A. Even according to the Torah, “By the testimony of two witnesses a matter shall be established,” and the general idea is well understood and accepted even in secular courts. However, there are various disqualifications of testimony in the Torah that are not understood at all — such as the disqualification of written testimony, where a person writes in front of our eyes (and any reasonable person would indeed believe what is written, yet in this law it is not admissible). I do not understand: what room is there to impose decrees when in reality the matter is clear?
[I saw that in Sha’arei Yosher, Gate 7, chapter 1, he wrote that witnesses do not actually clarify the matter, but rather also “give the religious court the authority to enforce the law,” and I did not understand his words.]
B. The medieval authorities (Rishonim) in Ketubot 15b wrote that a gentile does not have a presumption of ownership. What basis is there to distinguish in the laws of ownership between a Jew and a gentile? Ownership is seemingly just a factual concept.
[In Sha’arei Yosher, Gate 5, chapter 15, he wrote that the presumption that whatever is in a person’s possession is his applies only when that possession demonstrates ownership, and since gentiles are generally presumed to be robbers (Sukkah 30a), they do not have a presumption of ownership. But his words are very puzzling — after all, the discussion there in Ketubot is not about an object lying in dispute between two people, but whether the law is that he pays half-damages like a Jew or full damages like a gentile, and it has no connection at all to questions of evidence.]

Answer

A. Written testimony is not a decree but a Torah law. One can try to explain it as a general rule that such testimony is usually problematic, and therefore it was disqualified. Even if there is a case where there is no problem, the rule still applies uniformly.
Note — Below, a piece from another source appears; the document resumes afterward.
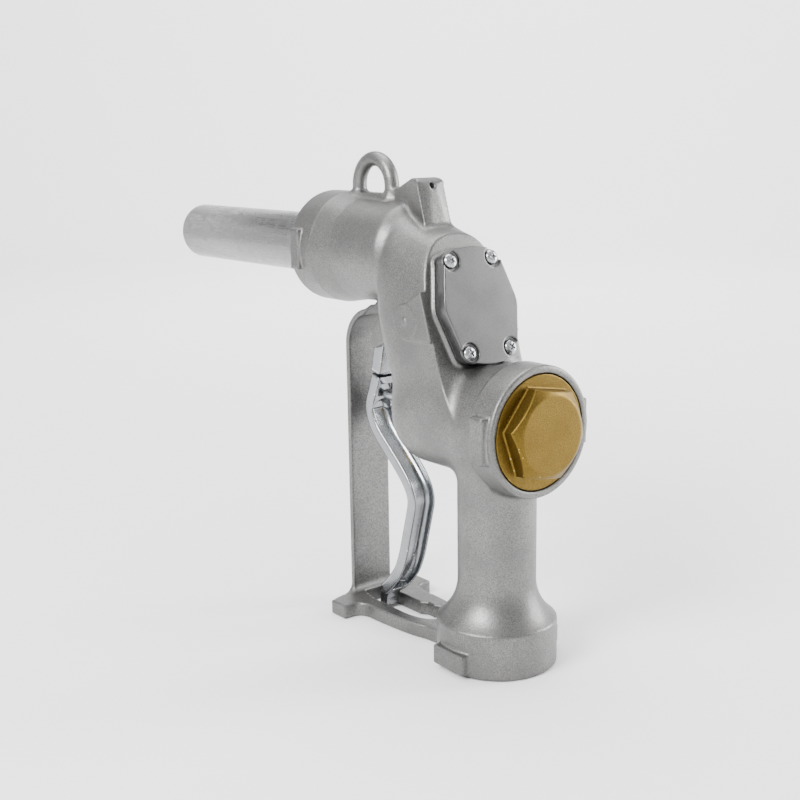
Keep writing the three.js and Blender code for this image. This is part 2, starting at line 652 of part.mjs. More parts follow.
// Hollow plunger with a rear collar for its spring, side holes for the balls and a flat tongue.
function tripPlunger() {
  const tube = onPlunger(turned([
    [2.9, 21], [8, 21], [8, 23], [6.4, 23], [6.4, 80.8], [0, 80.8], [0, 56], [2.9, 56], [2.9, 21]], 24));
  const tongue = solid(new THREE.BoxGeometry(7.4, 11.5, 9).rotateX(-COVER_TILT)
    .translate(0, plungerPoint(85.7).y, plungerPoint(85.7).z));
  const ball = plungerPoint(LATCH_T);
  const end = plungerPoint(LINK_PIN_T);
  return cut(join(tube, tongue),
    crossRod(ball.y, ball.z, 2.7, -9, 9, 16), crossRod(end.y, end.z, 2.3, -9, 9, 14));
}

// The groove inside ends in a cone that pushes the balls inwards as the plunger gives way.
function plungerSleeve() {
  return onPlunger(turned([
    [6.7, 38], [8.8, 38], [8.8, 79.6], [6.7, 79.6], [6.7, 75], [7.95, 75], [7.95, 72.6], [6.7, 72.6],
    [6.7, 53.4], [7.9, 47.4], [7.9, 41], [6.7, 41], [6.7, 38]], 24));
}

function latchBall(side) {
  const { y, z } = plungerPoint(LATCH_T);
  return solid(new THREE.SphereGeometry(2.4, 10, 6).translate(side * 5.15, y, z));
}

const LINK_PIN_T = 88.3; // depth of the pin that joins link and plunger

// The link: a flat block on the plunger's end, slotted above for the plunger and below for the lever.
function tripLink() {
  const side = shapeOf([
    [97.6, 154.2], [105.2, 156.1], [101.4, 171], [99.6, 182], [97.4, 185.2], [93, 185.2], [90.6, 181],
    [91.4, 176], [93.6, 168], [96.1, 156.4]]);
  const block = sideProfile(side, LEVER_W);
  const above = box(-4.1, 4.1, 84, 110, 169.5, 190);
  const below = box(-3.9, 3.9, 97.3, 112, 150, 165);
  const end = plungerPoint(LINK_PIN_T);
  return cut(block, above, below,
    crossRod(end.y, end.z, 2.3, -6.5, 9), crossRod(PIVOT.y, PIVOT.z, 2.3, -6.5, 9));
}

for (const [index, place] of screwPlaces.entries()) {
  add('cover_screw_' + (index + 1), coverScrew(place), 'zinc');
}
add('diaphragm_cover', diaphragmCover(), 'coverPlate');
add('diaphragm', diaphragm(), 'rubber');
add('diaphragm_plate_outer', onPlunger(turned(ringProfile(2.9, 10.6, 9.4, 10.9), 24)), 'steel');
add('diaphragm_plate_inner', onPlunger(turned(ringProfile(2.9, 10.6, 12.7, 14.4), 24)), 'steel');
add('diaphragm_spring', onPlunger(coil(7.5, 0.6, 2.6, 9.2, 3)), 'steel');
add('latch_pin', latchPin(), 'steel');
add('latch_ball_left', latchBall(-1), 'steel');
add('latch_ball_right', latchBall(1), 'steel');
add('trip_plunger', tripPlunger(), 'steel');
add('plunger_sleeve', plungerSleeve(), 'brass');
add('plunger_seal', onPlunger(oRing(7.2, 0.55, 73.8)), 'rubber');
add('plunger_spring', onPlunger(coil(7.5, 0.65, 23.2, 37.8, 5)), 'steel');
add('trip_link', tripLink(), 'lever');
const linkPinAt = plungerPoint(LINK_PIN_T);
add('link_pin', crossRod(linkPinAt.y, linkPinAt.z, 2, -6.2, 8.2, 14), 'steel');

// ---- Lever ----

// Middle line of the lever seen from the side, from its head down to its tip.
const LEVER_LINE = [
  [100.8, 153.4], [104.4, 144], [108.4, 134], [107.4, 127], [101.5, 117.8], [90, 107.5], [78.5, 97.2],
  [70.5, 88], [67.6, 79.5], [69.3, 70], [73.3, 55.5], [77.2, 42], [82.5, 30.5], [90.6, 21], [97, 15]];
const LEVER_DEPTH = { front: 4, rear: 3.6 };

function leverLine() {
  return new THREE.SplineCurve(LEVER_LINE.map(([y, z]) => new THREE.Vector2(y, z)));
}

// A band along the middle line between two offsets, positive towards the guard.
function leverBand(rear, front, from, to) {
  const line = leverLine();
  const steps = Math.round(44 * (to - from));
  const side = (offset) => Array.from({ length: steps + 1 }, (unused, step) => {
    const t = from + (to - from) * step / steps;
    const along = line.getTangentAt(t);
    const at = line.getPointAt(t);
    return [at.x - along.y * offset, at.y + along.x * offset];
  });
  return shapeOf([...side(front), ...side(rear).reverse()]);
}

function lever() {
  const blade = sideProfile(leverBand(-LEVER_DEPTH.rear, LEVER_DEPTH.front, 0, 1), LEVER_W);
  const tip = sideProfile(shapeOf([
    [94.5, 14], [97.6, 8], [98, 3.2], [105, 3.2], [105, 9], [101.5, 15.5]]), 5);
  const web = LEVER_DEPTH.front - 2.2;
  const troughW = LEVER_W - 2.3;
  const roundEnd = turned(rodProfile(troughW, 95, 109.4), 20).translate(0, 0, 130.5);
  const trough = join(
    sideProfile(leverBand(-LEVER_DEPTH.rear - 3, web, 0.16, 0.965), troughW), solid(roundEnd));
  const tongue = join(
    crossRod(PIVOT.y, PIVOT.z, 3.5, -3.6, 3.6, 20),
    sideProfile(shapeOf([[99.8, 150], [104.4, 150], [104, 158], [99.8, 158]]), 3.6));
  const stemPocket = box(-5.4, 5.4, 90, 103.3, 135.4, 147.2);
  const pivotHole = crossRod(PIVOT.y, PIVOT.z, 2.3, -6, 6);
  const headTop = sideProfile(shapeOf([[85, 149.7], [115, 157.4], [115, 175], [85, 175]]), 12);
  return cut(join(cut(blade, headTop, trough), tip, tongue), stemPocket, pivotHole);
}

add('lever', lever(), 'lever');
add('lever_pivot_pin', crossRod(PIVOT.y, PIVOT.z, 2, -6.2, 8.2, 14), 'steel');

// ---- Plug in the venturi's test port ----

function finPlug() {
  return onPort(turned(rodProfile(1.6, 4, 12), 12));
}

add('fin_plug', finPlug(), 'steel');

export default nozzle;
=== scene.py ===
"""Automatic shut-off fuel nozzle: its looks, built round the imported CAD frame.

The bigger pieces are made as distance fields. A field holds, at every point of a fine grid, how far
that point is from the surface, and is negative inside. Two fields join with a fillet as wide as is
asked for, which gives the soft corners of a sand casting. Fields are in millimetres; meshes are in
metres, in the row frame.
"""

import json
import math

import bpy
import numpy as np
import openvdb
from mathutils import Matrix, Vector


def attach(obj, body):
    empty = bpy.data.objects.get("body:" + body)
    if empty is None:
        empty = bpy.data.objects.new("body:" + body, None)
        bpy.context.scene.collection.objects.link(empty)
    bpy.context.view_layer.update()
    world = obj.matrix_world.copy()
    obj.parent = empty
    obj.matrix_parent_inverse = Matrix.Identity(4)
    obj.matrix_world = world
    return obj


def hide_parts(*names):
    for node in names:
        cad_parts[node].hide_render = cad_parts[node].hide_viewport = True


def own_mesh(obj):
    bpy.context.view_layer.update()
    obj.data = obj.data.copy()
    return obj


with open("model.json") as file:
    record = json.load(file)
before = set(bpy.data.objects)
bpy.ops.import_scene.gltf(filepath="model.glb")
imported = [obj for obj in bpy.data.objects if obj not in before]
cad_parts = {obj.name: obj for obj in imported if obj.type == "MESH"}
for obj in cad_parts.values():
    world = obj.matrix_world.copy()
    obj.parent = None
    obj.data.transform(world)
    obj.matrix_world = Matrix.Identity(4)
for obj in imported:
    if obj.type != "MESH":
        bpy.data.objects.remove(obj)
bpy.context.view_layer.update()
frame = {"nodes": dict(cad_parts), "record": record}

MM = 0.001

# ---- Driving dimensions, in millimetres, as in the CAD ----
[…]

As for the words of Rabbi Shimon, you certainly cannot understand them in terms of probabilities and reliability of testimony. But within Torah law, this can definitely be understood that way. For example, the disqualification of a wicked person — if it is not based on concern for lying, it appears from this law that we do not want to grant him the status of someone whose words are relied upon in issuing a halakhic ruling.
B. Halakhic ownership is determined by the Torah. Beyond that, there are civil laws, and they depend on social conventions. Neither of these is just a plain fact.
Once a gentile does not have a presumption of ownership, that also affects the laws of damages, since there too ownership is required.